*WRITTEN REQUEST:*
Word for word, restate every line of the listing that follows.

*DATA PROVIDED:*
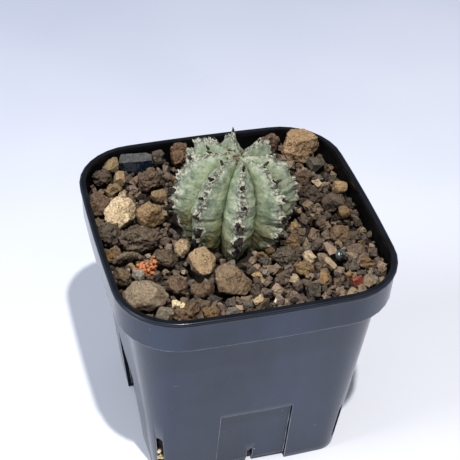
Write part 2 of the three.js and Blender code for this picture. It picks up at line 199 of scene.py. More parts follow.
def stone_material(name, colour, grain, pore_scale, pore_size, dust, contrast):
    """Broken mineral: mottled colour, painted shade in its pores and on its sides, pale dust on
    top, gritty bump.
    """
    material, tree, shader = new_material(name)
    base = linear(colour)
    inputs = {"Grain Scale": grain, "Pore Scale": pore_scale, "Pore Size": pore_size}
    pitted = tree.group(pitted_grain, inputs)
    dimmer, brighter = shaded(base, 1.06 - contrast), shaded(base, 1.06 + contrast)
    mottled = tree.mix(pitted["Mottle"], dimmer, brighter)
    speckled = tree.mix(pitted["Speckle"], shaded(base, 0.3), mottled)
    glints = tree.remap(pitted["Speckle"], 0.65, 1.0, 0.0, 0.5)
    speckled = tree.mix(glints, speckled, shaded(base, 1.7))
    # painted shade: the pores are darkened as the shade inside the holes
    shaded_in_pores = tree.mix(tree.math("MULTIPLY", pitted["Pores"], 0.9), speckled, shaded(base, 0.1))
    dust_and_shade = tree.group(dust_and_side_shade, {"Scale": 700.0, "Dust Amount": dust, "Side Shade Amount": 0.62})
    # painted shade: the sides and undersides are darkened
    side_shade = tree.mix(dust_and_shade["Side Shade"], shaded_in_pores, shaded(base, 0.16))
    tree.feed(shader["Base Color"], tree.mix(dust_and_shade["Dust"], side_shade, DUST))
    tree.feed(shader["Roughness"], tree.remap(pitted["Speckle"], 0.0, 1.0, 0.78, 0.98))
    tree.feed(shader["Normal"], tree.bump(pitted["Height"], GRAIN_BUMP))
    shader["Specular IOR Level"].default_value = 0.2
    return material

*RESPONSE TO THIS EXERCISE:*
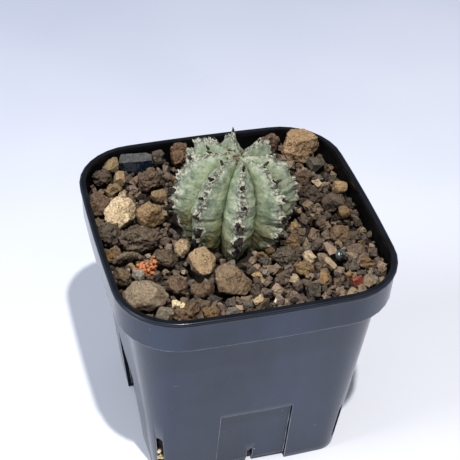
Write part 2 of the three.js and Blender code for this picture. It picks up at line 199 of scene.py. More parts follow.
def stone_material(name, colour, grain, pore_scale, pore_size, dust, contrast):
    """Broken mineral: mottled colour, painted shade in its pores and on its sides, pale dust on
    top, gritty bump.
    """
    material, tree, shader = new_material(name)
    base = linear(colour)
    inputs = {"Grain Scale": grain, "Pore Scale": pore_scale, "Pore Size": pore_size}
    pitted = tree.group(pitted_grain, inputs)
    dimmer, brighter = shaded(base, 1.06 - contrast), shaded(base, 1.06 + contrast)
    mottled = tree.mix(pitted["Mottle"], dimmer, brighter)
    speckled = tree.mix(pitted["Speckle"], shaded(base, 0.3), mottled)
    glints = tree.remap(pitted["Speckle"], 0.65, 1.0, 0.0, 0.5)
    speckled = tree.mix(glints, speckled, shaded(base, 1.7))
    # painted shade: the pores are darkened as the shade inside the holes
    shaded_in_pores = tree.mix(tree.math("MULTIPLY", pitted["Pores"], 0.9), speckled, shaded(base, 0.1))
    dust_and_shade = tree.group(dust_and_side_shade, {"Scale": 700.0, "Dust Amount": dust, "Side Shade Amount": 0.62})
    # painted shade: the sides and undersides are darkened
    side_shade = tree.mix(dust_and_shade["Side Shade"], shaded_in_pores, shaded(base, 0.16))
    tree.feed(shader["Base Color"], tree.mix(dust_and_shade["Dust"], side_shade, DUST))
    tree.feed(shader["Roughness"], tree.remap(pitted["Speckle"], 0.0, 1.0, 0.78, 0.98))
    tree.feed(shader["Normal"], tree.bump(pitted["Height"], GRAIN_BUMP))
    shader["Specular IOR Level"].default_value = 0.2
    return material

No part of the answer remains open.